What needs to be done.
Starting at the line that contains "build_form(parts, cutters, finishes)", copy every line down to the line that contains "import math", inclusive, exactly as it stands. Omit all other lines.

Task inputs.

::::::

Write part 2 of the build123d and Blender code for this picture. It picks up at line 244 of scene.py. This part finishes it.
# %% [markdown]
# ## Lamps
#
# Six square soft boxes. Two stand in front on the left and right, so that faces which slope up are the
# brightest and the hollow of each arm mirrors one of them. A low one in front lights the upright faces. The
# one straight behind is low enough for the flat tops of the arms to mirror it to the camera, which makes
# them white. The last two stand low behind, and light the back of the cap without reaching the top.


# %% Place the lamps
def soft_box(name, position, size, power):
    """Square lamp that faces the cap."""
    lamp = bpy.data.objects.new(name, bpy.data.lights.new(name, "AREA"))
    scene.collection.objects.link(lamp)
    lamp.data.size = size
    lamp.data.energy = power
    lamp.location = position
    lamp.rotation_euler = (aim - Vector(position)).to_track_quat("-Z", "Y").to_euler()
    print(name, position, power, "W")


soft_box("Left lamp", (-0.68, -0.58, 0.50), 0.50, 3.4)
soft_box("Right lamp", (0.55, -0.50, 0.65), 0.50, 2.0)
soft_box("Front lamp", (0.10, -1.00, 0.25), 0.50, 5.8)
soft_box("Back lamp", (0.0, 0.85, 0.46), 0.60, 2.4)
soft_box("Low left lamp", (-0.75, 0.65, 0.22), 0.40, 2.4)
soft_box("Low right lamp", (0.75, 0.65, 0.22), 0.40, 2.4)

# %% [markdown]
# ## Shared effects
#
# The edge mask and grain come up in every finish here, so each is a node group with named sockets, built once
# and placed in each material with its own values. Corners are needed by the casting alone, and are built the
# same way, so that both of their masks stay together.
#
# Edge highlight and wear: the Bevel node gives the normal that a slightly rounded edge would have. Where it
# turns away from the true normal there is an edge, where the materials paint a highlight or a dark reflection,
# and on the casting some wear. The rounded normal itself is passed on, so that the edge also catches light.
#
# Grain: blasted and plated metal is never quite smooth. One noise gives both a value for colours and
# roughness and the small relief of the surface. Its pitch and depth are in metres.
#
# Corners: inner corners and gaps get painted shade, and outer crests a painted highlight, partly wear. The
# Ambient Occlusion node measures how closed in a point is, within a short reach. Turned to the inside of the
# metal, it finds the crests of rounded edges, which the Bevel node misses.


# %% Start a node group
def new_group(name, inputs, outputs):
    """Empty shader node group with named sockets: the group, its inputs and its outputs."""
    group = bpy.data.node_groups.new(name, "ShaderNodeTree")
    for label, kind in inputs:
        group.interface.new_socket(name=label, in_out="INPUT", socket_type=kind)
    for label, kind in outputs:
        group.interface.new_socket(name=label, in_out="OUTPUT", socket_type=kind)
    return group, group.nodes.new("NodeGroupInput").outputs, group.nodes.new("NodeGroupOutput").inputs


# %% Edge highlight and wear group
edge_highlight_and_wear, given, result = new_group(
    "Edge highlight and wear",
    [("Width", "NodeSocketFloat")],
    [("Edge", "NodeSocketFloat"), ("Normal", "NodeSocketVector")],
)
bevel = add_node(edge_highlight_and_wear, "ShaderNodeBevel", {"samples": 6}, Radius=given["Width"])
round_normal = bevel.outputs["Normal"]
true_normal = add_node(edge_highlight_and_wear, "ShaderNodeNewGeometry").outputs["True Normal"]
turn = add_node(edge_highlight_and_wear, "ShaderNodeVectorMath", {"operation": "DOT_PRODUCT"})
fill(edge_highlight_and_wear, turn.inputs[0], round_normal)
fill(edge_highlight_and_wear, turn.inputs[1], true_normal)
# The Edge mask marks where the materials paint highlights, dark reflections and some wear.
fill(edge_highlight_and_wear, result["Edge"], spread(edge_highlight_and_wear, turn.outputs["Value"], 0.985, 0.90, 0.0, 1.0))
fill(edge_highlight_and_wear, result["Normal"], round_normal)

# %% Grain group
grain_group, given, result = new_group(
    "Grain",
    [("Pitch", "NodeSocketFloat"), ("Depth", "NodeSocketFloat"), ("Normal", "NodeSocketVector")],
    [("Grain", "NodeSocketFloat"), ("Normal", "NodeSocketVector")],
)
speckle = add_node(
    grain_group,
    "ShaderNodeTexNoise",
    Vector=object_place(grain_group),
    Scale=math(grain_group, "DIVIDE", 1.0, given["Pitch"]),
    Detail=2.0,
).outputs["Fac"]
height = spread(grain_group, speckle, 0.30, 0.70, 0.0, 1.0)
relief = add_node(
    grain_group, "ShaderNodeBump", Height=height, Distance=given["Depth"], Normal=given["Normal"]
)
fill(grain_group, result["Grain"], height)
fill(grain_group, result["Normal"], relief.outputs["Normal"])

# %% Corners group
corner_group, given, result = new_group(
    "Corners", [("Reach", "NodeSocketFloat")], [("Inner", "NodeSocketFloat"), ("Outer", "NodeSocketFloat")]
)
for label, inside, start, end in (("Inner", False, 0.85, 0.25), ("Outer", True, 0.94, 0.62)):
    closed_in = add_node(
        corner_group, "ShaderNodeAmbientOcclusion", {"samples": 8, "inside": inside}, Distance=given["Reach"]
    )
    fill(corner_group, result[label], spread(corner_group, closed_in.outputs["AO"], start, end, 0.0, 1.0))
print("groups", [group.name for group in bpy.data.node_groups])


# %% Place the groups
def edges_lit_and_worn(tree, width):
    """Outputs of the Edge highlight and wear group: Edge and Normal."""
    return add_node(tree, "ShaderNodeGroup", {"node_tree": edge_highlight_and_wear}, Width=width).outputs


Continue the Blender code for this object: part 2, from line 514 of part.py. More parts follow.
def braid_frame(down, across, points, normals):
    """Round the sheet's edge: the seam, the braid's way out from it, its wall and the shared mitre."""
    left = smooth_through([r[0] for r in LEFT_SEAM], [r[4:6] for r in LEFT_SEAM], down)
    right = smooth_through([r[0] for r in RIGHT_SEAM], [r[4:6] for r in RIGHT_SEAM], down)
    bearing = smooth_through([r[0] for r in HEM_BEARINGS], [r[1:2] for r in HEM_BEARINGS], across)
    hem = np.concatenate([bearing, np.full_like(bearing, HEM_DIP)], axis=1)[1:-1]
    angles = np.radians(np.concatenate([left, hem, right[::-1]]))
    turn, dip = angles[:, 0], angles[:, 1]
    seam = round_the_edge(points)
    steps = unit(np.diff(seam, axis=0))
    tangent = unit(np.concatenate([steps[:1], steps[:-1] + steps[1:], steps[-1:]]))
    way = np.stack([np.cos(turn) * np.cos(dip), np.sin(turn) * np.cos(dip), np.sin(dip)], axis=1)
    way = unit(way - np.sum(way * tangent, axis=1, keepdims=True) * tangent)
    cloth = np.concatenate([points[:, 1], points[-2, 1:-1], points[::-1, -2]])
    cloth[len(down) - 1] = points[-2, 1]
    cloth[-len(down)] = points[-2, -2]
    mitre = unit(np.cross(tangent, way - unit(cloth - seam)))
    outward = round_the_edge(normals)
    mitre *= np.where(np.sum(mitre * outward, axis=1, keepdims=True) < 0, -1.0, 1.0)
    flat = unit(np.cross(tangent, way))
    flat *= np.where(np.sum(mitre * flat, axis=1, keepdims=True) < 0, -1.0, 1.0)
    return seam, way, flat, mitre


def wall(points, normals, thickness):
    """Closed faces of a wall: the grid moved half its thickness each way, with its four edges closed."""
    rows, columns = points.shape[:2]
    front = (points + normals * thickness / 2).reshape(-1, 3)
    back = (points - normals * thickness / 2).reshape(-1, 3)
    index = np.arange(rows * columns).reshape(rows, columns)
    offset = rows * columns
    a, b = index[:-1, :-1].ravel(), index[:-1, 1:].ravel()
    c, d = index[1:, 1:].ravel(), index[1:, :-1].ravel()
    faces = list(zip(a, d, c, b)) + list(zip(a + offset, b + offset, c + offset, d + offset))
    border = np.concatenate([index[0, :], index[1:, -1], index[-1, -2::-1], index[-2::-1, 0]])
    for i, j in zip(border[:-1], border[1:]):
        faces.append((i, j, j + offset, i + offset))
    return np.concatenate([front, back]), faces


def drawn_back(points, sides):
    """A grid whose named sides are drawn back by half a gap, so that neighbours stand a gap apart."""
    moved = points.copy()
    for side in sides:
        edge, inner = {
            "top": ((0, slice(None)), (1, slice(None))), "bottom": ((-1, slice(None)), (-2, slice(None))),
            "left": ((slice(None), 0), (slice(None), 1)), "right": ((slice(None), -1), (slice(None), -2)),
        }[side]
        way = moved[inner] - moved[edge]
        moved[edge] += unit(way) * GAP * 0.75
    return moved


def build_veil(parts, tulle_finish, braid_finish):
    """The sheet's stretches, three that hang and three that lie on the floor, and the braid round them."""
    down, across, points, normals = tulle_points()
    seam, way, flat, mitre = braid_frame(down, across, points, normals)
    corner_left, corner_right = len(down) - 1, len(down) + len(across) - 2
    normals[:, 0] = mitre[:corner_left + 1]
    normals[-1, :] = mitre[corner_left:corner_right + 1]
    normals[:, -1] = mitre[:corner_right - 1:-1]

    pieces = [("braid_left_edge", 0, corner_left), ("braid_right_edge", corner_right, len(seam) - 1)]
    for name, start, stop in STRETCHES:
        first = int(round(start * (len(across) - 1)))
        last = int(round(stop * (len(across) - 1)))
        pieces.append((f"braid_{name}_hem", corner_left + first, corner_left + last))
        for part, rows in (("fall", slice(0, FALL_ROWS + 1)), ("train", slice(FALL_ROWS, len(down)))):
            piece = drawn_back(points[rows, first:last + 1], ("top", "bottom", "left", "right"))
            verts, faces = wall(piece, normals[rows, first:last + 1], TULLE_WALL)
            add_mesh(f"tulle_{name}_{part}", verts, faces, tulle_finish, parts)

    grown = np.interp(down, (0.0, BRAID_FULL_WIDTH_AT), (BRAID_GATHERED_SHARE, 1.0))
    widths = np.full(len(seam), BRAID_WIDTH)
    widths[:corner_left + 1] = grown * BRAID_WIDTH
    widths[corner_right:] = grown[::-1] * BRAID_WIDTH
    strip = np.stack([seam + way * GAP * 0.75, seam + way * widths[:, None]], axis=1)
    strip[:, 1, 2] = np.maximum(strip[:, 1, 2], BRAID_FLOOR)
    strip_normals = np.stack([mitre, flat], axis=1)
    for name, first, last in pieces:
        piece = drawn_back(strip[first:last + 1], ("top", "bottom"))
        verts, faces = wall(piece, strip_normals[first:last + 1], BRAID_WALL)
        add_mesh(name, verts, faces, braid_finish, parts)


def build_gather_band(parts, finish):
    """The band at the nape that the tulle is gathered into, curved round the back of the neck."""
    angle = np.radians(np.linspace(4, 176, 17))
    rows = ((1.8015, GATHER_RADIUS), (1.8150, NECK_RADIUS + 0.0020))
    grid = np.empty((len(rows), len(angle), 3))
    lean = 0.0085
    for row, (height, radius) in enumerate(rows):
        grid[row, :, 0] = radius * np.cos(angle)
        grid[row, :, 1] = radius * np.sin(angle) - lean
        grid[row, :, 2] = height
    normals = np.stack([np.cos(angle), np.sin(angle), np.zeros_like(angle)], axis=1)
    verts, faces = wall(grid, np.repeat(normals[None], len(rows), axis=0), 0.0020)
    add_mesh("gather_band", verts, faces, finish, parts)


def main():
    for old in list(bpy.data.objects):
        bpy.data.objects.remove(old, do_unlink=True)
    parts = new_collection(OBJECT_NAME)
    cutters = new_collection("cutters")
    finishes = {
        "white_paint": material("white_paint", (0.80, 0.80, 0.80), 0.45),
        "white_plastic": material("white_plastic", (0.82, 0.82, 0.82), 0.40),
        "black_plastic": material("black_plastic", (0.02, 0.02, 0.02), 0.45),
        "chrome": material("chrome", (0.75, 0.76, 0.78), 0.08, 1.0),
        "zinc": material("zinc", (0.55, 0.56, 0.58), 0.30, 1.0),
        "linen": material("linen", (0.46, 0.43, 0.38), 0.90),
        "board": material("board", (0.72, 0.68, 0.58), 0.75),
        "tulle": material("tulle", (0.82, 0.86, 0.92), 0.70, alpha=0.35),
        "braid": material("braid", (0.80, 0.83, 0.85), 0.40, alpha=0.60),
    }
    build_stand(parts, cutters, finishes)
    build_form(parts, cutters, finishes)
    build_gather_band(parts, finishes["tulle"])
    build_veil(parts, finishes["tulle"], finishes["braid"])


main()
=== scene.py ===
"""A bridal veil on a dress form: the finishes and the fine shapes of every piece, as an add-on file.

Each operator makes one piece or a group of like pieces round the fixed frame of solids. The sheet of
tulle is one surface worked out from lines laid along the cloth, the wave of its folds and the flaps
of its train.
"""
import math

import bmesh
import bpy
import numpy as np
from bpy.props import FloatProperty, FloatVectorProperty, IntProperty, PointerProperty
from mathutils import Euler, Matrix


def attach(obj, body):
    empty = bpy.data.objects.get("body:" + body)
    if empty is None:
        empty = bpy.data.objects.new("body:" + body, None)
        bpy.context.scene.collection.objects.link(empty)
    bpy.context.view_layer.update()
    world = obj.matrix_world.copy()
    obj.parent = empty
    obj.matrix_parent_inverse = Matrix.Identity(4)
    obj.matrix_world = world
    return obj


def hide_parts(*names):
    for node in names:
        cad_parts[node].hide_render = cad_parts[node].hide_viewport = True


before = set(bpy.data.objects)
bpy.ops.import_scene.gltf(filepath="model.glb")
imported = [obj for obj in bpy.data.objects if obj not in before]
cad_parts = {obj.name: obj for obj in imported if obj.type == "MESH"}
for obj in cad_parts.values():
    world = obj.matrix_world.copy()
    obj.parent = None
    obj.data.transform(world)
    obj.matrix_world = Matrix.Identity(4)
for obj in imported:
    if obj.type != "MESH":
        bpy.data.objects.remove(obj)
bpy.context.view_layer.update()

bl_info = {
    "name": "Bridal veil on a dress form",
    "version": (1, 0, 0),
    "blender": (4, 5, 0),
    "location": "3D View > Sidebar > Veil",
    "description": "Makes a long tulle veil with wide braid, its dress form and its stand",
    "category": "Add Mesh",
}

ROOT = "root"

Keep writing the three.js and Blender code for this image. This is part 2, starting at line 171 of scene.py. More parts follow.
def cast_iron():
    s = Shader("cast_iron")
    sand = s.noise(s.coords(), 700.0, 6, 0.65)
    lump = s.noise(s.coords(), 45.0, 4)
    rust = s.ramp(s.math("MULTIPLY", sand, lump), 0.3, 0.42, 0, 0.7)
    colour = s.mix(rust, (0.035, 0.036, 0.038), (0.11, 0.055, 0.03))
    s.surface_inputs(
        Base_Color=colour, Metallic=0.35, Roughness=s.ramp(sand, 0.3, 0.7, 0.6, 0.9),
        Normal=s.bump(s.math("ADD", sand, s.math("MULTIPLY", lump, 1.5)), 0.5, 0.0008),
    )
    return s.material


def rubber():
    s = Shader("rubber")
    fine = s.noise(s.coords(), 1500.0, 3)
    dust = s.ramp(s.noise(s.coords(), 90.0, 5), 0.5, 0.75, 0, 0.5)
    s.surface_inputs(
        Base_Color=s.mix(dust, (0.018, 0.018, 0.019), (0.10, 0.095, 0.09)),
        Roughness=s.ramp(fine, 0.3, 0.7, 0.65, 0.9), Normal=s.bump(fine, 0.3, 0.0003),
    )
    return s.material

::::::

Answer to this task.
    build_form(parts, cutters, finishes)
    build_gather_band(parts, finishes["tulle"])
    build_veil(parts, finishes["tulle"], finishes["braid"])


main()
=== scene.py ===
"""A bridal veil on a dress form: the finishes and the fine shapes of every piece, as an add-on file.

Each operator makes one piece or a group of like pieces round the fixed frame of solids. The sheet of
tulle is one surface worked out from lines laid along the cloth, the wave of its folds and the flaps
of its train.
"""
import math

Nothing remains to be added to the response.